▸ Stated exercise
Output the data below in full, byte for byte. Nothing may differ.

▸ Data lines
-.-.-
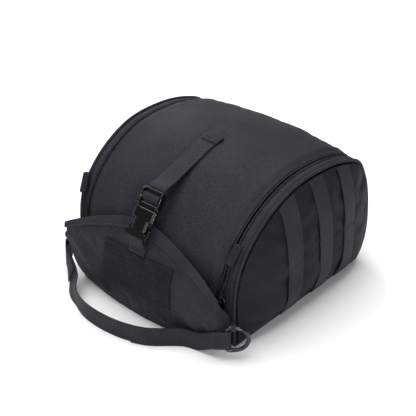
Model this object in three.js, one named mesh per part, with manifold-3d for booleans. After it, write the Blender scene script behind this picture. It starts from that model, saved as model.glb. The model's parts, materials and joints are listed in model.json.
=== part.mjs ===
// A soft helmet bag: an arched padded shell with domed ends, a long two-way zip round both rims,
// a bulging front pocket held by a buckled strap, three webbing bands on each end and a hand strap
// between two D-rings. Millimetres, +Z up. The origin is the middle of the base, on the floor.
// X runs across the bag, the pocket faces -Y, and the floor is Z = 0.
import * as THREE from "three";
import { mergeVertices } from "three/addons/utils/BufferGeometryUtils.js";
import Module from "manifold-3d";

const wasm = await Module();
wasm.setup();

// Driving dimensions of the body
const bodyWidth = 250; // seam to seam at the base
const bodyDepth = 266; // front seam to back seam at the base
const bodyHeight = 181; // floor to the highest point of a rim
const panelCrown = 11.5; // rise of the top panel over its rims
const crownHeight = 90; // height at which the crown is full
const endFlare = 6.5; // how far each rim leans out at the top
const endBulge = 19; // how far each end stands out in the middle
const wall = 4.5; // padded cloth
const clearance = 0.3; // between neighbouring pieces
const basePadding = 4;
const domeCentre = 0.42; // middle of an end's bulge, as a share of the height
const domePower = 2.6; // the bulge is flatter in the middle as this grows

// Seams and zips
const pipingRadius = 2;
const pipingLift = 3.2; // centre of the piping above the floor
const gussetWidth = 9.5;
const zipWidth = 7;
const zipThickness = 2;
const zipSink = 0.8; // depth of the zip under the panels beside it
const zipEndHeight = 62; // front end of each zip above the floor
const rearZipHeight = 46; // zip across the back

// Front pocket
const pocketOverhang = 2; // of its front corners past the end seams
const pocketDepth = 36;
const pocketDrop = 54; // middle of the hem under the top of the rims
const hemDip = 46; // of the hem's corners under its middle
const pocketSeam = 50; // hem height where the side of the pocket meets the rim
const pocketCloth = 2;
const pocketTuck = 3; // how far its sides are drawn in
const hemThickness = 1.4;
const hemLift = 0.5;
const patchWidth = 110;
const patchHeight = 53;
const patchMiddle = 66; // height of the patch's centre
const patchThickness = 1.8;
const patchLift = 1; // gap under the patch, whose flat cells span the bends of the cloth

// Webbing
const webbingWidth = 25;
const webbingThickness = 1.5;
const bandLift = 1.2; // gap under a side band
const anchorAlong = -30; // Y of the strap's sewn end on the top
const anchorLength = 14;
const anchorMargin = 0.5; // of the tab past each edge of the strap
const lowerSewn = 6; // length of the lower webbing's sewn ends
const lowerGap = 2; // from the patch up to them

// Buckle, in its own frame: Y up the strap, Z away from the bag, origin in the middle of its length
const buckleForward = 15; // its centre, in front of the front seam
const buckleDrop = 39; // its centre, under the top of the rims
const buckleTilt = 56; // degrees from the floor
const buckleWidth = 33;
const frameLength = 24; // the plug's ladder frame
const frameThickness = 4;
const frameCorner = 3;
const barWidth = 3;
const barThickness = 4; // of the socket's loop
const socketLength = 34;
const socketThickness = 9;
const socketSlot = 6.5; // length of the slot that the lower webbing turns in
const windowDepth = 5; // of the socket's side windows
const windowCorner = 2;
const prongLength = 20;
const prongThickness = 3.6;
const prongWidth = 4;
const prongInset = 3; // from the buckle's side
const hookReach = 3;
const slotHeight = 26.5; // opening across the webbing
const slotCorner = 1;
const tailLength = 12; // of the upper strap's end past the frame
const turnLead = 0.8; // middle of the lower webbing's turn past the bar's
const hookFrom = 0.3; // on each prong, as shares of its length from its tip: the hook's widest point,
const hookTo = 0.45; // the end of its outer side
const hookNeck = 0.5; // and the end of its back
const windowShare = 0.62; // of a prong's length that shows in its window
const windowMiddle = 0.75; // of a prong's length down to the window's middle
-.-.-
▸ Exercise answer
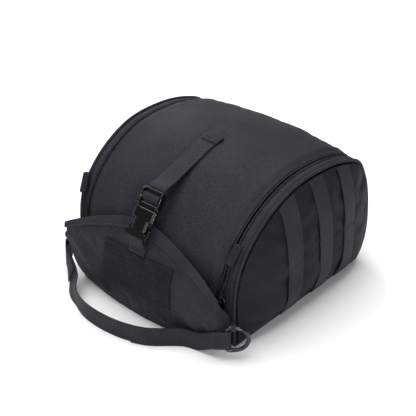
Model this object in three.js, one named mesh per part, with manifold-3d for booleans. After it, write the Blender scene script behind this picture. It starts from that model, saved as model.glb. The model's parts, materials and joints are listed in model.json.
=== part.mjs ===
// A soft helmet bag: an arched padded shell with domed ends, a long two-way zip round both rims,
// a bulging front pocket held by a buckled strap, three webbing bands on each end and a hand strap
// between two D-rings. Millimetres, +Z up. The origin is the middle of the base, on the floor.
// X runs across the bag, the pocket faces -Y, and the floor is Z = 0.
import * as THREE from "three";
import { mergeVertices } from "three/addons/utils/BufferGeometryUtils.js";
import Module from "manifold-3d";

const wasm = await Module();
wasm.setup();

// Driving dimensions of the body
const bodyWidth = 250; // seam to seam at the base
const bodyDepth = 266; // front seam to back seam at the base
const bodyHeight = 181; // floor to the highest point of a rim
const panelCrown = 11.5; // rise of the top panel over its rims
const crownHeight = 90; // height at which the crown is full
const endFlare = 6.5; // how far each rim leans out at the top
const endBulge = 19; // how far each end stands out in the middle
const wall = 4.5; // padded cloth
const clearance = 0.3; // between neighbouring pieces
const basePadding = 4;
const domeCentre = 0.42; // middle of an end's bulge, as a share of the height
const domePower = 2.6; // the bulge is flatter in the middle as this grows

// Seams and zips
const pipingRadius = 2;
const pipingLift = 3.2; // centre of the piping above the floor
const gussetWidth = 9.5;
const zipWidth = 7;
const zipThickness = 2;
const zipSink = 0.8; // depth of the zip under the panels beside it
const zipEndHeight = 62; // front end of each zip above the floor
const rearZipHeight = 46; // zip across the back

// Front pocket
const pocketOverhang = 2; // of its front corners past the end seams
const pocketDepth = 36;
const pocketDrop = 54; // middle of the hem under the top of the rims
const hemDip = 46; // of the hem's corners under its middle
const pocketSeam = 50; // hem height where the side of the pocket meets the rim
const pocketCloth = 2;
const pocketTuck = 3; // how far its sides are drawn in
const hemThickness = 1.4;
const hemLift = 0.5;
const patchWidth = 110;
const patchHeight = 53;
const patchMiddle = 66; // height of the patch's centre
const patchThickness = 1.8;
const patchLift = 1; // gap under the patch, whose flat cells span the bends of the cloth

// Webbing
const webbingWidth = 25;
const webbingThickness = 1.5;
const bandLift = 1.2; // gap under a side band
const anchorAlong = -30; // Y of the strap's sewn end on the top
const anchorLength = 14;
const anchorMargin = 0.5; // of the tab past each edge of the strap
const lowerSewn = 6; // length of the lower webbing's sewn ends
const lowerGap = 2; // from the patch up to them

// Buckle, in its own frame: Y up the strap, Z away from the bag, origin in the middle of its length
const buckleForward = 15; // its centre, in front of the front seam
const buckleDrop = 39; // its centre, under the top of the rims
const buckleTilt = 56; // degrees from the floor
const buckleWidth = 33;
const frameLength = 24; // the plug's ladder frame
const frameThickness = 4;
const frameCorner = 3;
const barWidth = 3;
const barThickness = 4; // of the socket's loop
const socketLength = 34;
const socketThickness = 9;
const socketSlot = 6.5; // length of the slot that the lower webbing turns in
const windowDepth = 5; // of the socket's side windows
const windowCorner = 2;
const prongLength = 20;
const prongThickness = 3.6;
const prongWidth = 4;
const prongInset = 3; // from the buckle's side
const hookReach = 3;
const slotHeight = 26.5; // opening across the webbing
const slotCorner = 1;
const tailLength = 12; // of the upper strap's end past the frame
const turnLead = 0.8; // middle of the lower webbing's turn past the bar's
const hookFrom = 0.3; // on each prong, as shares of its length from its tip: the hook's widest point,
const hookTo = 0.45; // the end of its outer side
const hookNeck = 0.5; // and the end of its back
const windowShare = 0.62; // of a prong's length that shows in its window
const windowMiddle = 0.75; // of a prong's length down to the window's middle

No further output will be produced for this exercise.